### TO DO
Repeat only the lines running from the beginning of the material through the line that contains "const LEAF_BEND = 170; // the same for a leaf".

### DATASET EXTRACT
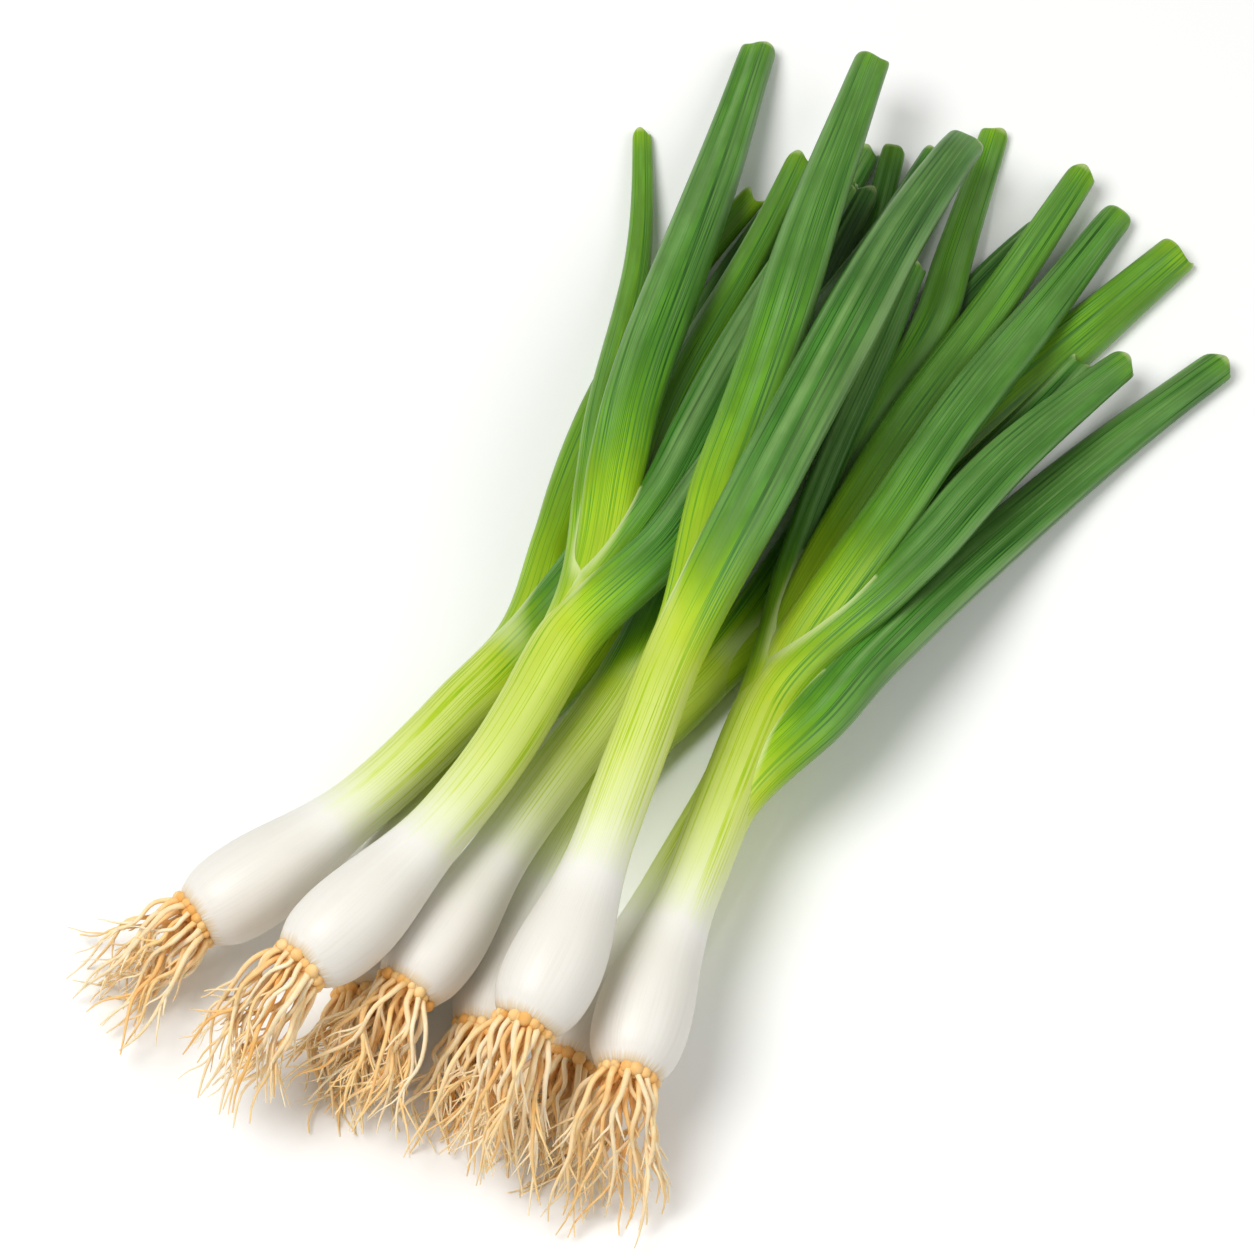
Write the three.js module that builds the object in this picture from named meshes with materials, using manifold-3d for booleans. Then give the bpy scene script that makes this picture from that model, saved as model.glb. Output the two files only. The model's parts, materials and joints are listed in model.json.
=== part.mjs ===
// A bunch of eight spring onions lying down: white bulbs with their roots at one end, trimmed
// green leaves at the other. Millimetres, +Z up, +X along the bunch from roots to leaf tips.
// Every piece lies on the pieces under it or on the surface at z = 0.
import * as THREE from "three";
import { mergeVertices } from "three/addons/utils/BufferGeometryUtils.js";
import Module from "manifold-3d";

const wasm = await Module();
wasm.setup();

// ---- Driving dimensions, mm -------------------------------------------------------------
const CLEAR = 0.8; // space kept between pieces that lie on each other
const PRESS = 1.2; // how much of a bulb's underside is pressed flat by the surface
const PRESS_SHARE = 0.1; // and never more than this share of a piece's half height
const STATION_STEP = 3; // spacing of the points where heights are found
const STEM_BEND = 420; // tightest bend radius of a stem, seen from the side
const LEAF_BEND = 170; // the same for a leaf

const CROWN_RADIUS = 8; // where the roots grow from the bulb
const BULB_PEAK = 1.2; // distance from crown to the bulb's widest point, over its radius
const BULB_TAPER = 2.9; // length over which the bulb narrows to the neck, over its radius
const END_FLATTEN = 0.82; // height over width of a stem's end, where the leaves part
const END_FROM = 0.6; // share of the stem's length where that flattening begins
const STEM_RINGS = [0, 1.5, 4.5, 9, 14, 19, 25, 32, 41, 52]; // ring distances from the crown
const STEM_RING_STEP = 14; // ring spacing on the rest of the stem
const STEM_SIDES = 16;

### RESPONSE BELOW
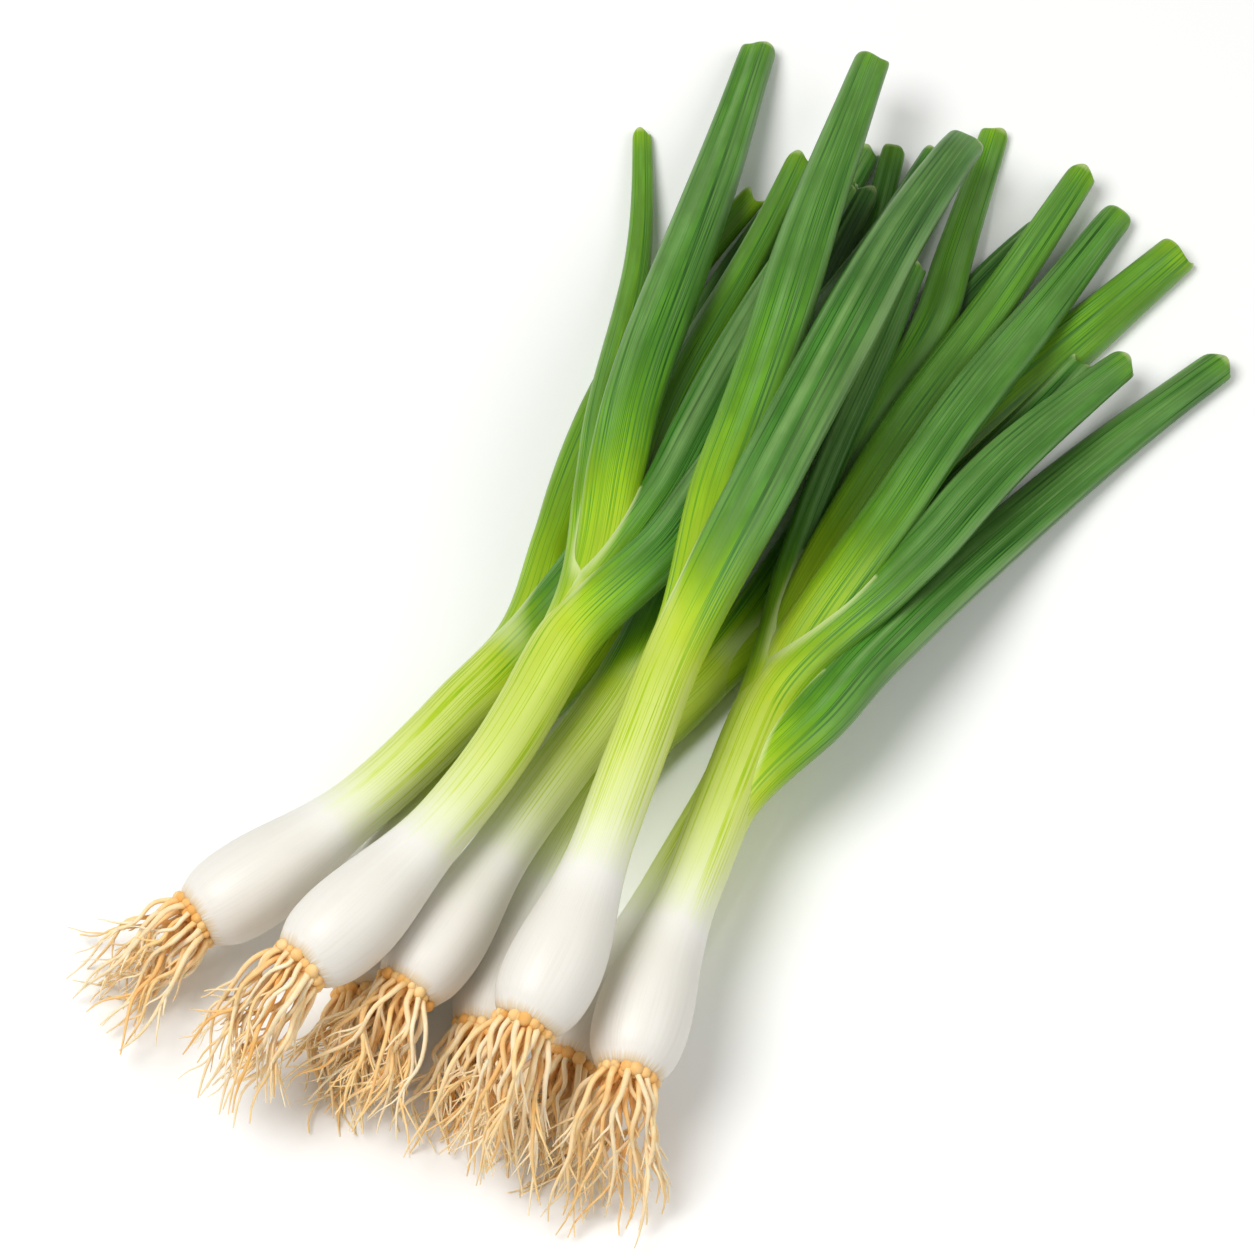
Write the three.js module that builds the object in this picture from named meshes with materials, using manifold-3d for booleans. Then give the bpy scene script that makes this picture from that model, saved as model.glb. Output the two files only. The model's parts, materials and joints are listed in model.json.
=== part.mjs ===
// A bunch of eight spring onions lying down: white bulbs with their roots at one end, trimmed
// green leaves at the other. Millimetres, +Z up, +X along the bunch from roots to leaf tips.
// Every piece lies on the pieces under it or on the surface at z = 0.
import * as THREE from "three";
import { mergeVertices } from "three/addons/utils/BufferGeometryUtils.js";
import Module from "manifold-3d";

const wasm = await Module();
wasm.setup();

// ---- Driving dimensions, mm -------------------------------------------------------------
const CLEAR = 0.8; // space kept between pieces that lie on each other
const PRESS = 1.2; // how much of a bulb's underside is pressed flat by the surface
const PRESS_SHARE = 0.1; // and never more than this share of a piece's half height
const STATION_STEP = 3; // spacing of the points where heights are found
const STEM_BEND = 420; // tightest bend radius of a stem, seen from the side
const LEAF_BEND = 170; // the same for a leaf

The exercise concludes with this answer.